First observation of a quadruple asteroid

Abstract

Context. Extreme adaptive optics systems, such as the Spectro-Polarimetric High-contrast Exoplanet REsearch facility (SPHERE), push forward the limits in high contrast and high resolution in direct imaging. The main objectives of these instruments are exoplanet detection and characterisation. Aims. We aim to increase the contrast limits to detect new satellites orbiting known asteroids. We use cutting-edge data reduction techniques and data processing algorithms that are essential to best analyse the raw data provided by the instruments and increase their performances. Doing so, the unequalled performances of SPHERE also make it a unique tool to resolve and study asteroids in the solar system, expanding the domain of its main science targets. Methods. We applied a newly developed data reduction pipeline for integral field spectrographs on archival SPHERE data of a resolved asteroid, (130) Elektra.
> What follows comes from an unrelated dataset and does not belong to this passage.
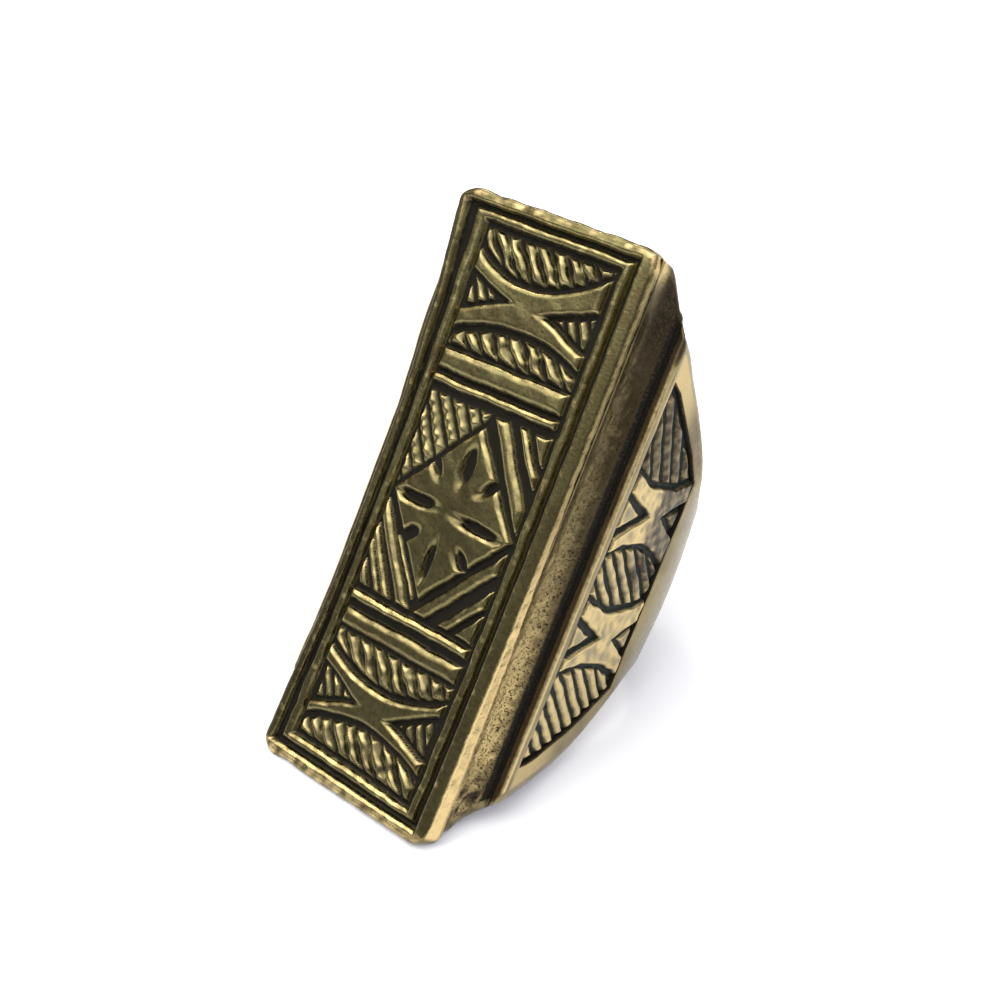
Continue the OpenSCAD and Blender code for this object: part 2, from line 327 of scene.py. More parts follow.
# Rope bands: the bow that each follows and the side of it, the height and slope of its far
# edge, a point on a strand, the strands' pitch and half width, and the gap to the bow
ROPES = [
    (UPPER_CROSS["top"], 1, (19.62, 0), (0.25, 18.3), 1.0, 0.46, 0.3),
    (UPPER_CROSS["low"], -1, (11.0, 0), (0.3, 12.2), 1.1, 0.5, 0.3),
    (LOWER_CROSS["top"], 1, (-10.98, 0.02), (0.35, -12.0), 1.06, 0.48, 0.28),
    (LOWER_CROSS["low"], -1, (-19.62, 0), (0.3, -18.0), 1.0, 0.46, 0.3)]
ROPE_WAY = (0.62, -0.785)
# Straight bars: middle height at the left and at the right end, and half width
BARS = [
    (9.94, 10.06, 0.83), (8.45, 8.55, 0.37), (-8.5, -8.28, 0.4), (-10.2, -9.95, 0.73)]
# Bars in the corners round the diamond: two points on the middle line, half width
CORNER_BARS = [
    ((1.1, 7.5), (5.3, 1.55), 0.54), ((3.05, 7.4), (5.35, 4.35), 0.31),
    ((5.4, -1.5), (0.55, -7.4), 0.52), ((5.4, -4.1), (2.8, -7.45), 0.43),
    ((-5.75, -1.5), (-1.25, -7.5), 0.46), ((-5.75, -3.25), (-2.75, -7.5), 0.31),
    ((-5.7, -4.35), (-3.55, -7.6), 0.29), ((-5.75, -6.2), (-5.0, -7.5), 0.34)]
# A thin low bar beside the diamond's lower left side
THIN_BAR = ((-5.35, -1.0), (-0.75, -6.65), 0.15)
# Triangles in the two right corners: two points of the sloping side, with the triangle on
# its left
CORNER_TRIANGLES = [((3.95, 7.5), (5.45, 5.3)), ((5.45, -5.2), (3.75, -7.6))]
# Half width and half length of the diamond, and half length of the field round it
DIAMOND_W, DIAMOND_L = 5.42, 6.58
MIDDLE_L = 7.62
# Direction of the beaded strands in the corner over the diamond's left
BEAD_WAY = (0.57, -0.82)
# Slits of the diamond: middle, half length, half width and turn
SLITS = [
    ((-0.1, 3.62), 1.15, 0.42, 0), ((-0.36, -3.8), 1.2, 0.27, 0),
    ((-3.2, -0.03), 1.35, 0.33, 92), ((2.55, -0.12), 1.4, 0.28, 88)]
# Notches in the diamond's sides, the same way
NOTCHES = [
    ((-2.75, 2.95), 0.85, 0.33, 38), ((2.4, 2.85), 0.85, 0.3, -48),
    ((-2.85, -2.65), 0.75, 0.36, -50), ((2.2, -2.75), 0.7, 0.36, 48)]


def cross_distance(x, y, cross):
    """Distance inside a cross: under its upper bow, over its lower bow, clear of the wedge
    at each side, and between the ends of its arms."""
    return np.minimum.reduce([
        parabola_gap(x, y, cross["top"], -1), parabola_gap(x, y, cross["low"], 1),
        wedge_clearance(x, y, *cross["left"]), wedge_clearance(x, y, *cross["right"]),
        x - FIELD_LEFT, FIELD_RIGHT - x])


def rope_level(x, y, field, start, pitch, half):
    """Strands of a rope: each is rounded across, and all of them fall away together
    towards the edge of their field."""
    bent = x + 0.1*ripple(x, y, 1.7, 15)
    strand = strand_distance(bent, y, start, ROPE_WAY, pitch, half)
    strand = strand + 0.06*ripple(x, y, 1.2, 16)
    round_strand = mound(np.minimum(strand, field), half)
    return round_strand*(0.4 + 0.6*shoulder(field, 0.9))


def wedge_field(x, y, tip, first, second, inset):
    """Distance inside the wedge of a cross, less an inset."""
    inside = -wedge_clearance(x, y, tip, first, second)
    return np.minimum(inside, np.minimum(x - FIELD_LEFT, FIELD_RIGHT - x)) - inset


def rim_distance(x, y):
    """Distance outside the border groove's outer edge."""
    return -box_distance(x, y, GROOVE_EDGE)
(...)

It was coupled with a dedicated point spread function reconstruction algorithm to model the asteroid halo. Following the halo removal, the moon signal could be extracted more accurately. The moon positions were fitted at three epochs and were used to derive the orbital parameters via a genetic-based algorithm. Results. We announce the discovery of S/2014 (130) 2, a third moon orbiting (130) Elektra, making it the first quadruple asteroid ever found. It is identified in three different epochs, 9, 30, and 31 Dec. 2014, at a respective angular separation of 258 mas (333 km), 229 mas (327 km), and 319 mas (457 km). We estimate that this moon has a period of 0.679 ± 0.001 day and a semi-major axis of 344 ± 5 km, with an eccentricity of 0.33 ± 0.05 and an inclination of 38° ±19° compared to the primary rotation axis. With a relative magnitude to the primary of 10.5 ± 0.5, its size is estimated to be 1.6 ± 0.4 km. Conclusions. The orbital parameters of S/2014 (130) 2 are poorly constrained due to the unfavourable configurations of the available fragmentary data. Additional observations are needed to better estimate its orbit and to suggest a formation model. This new detection nonetheless shows that dedicated data reduction and processing algorithms modelling the physics of the instruments can push their contrast limits further.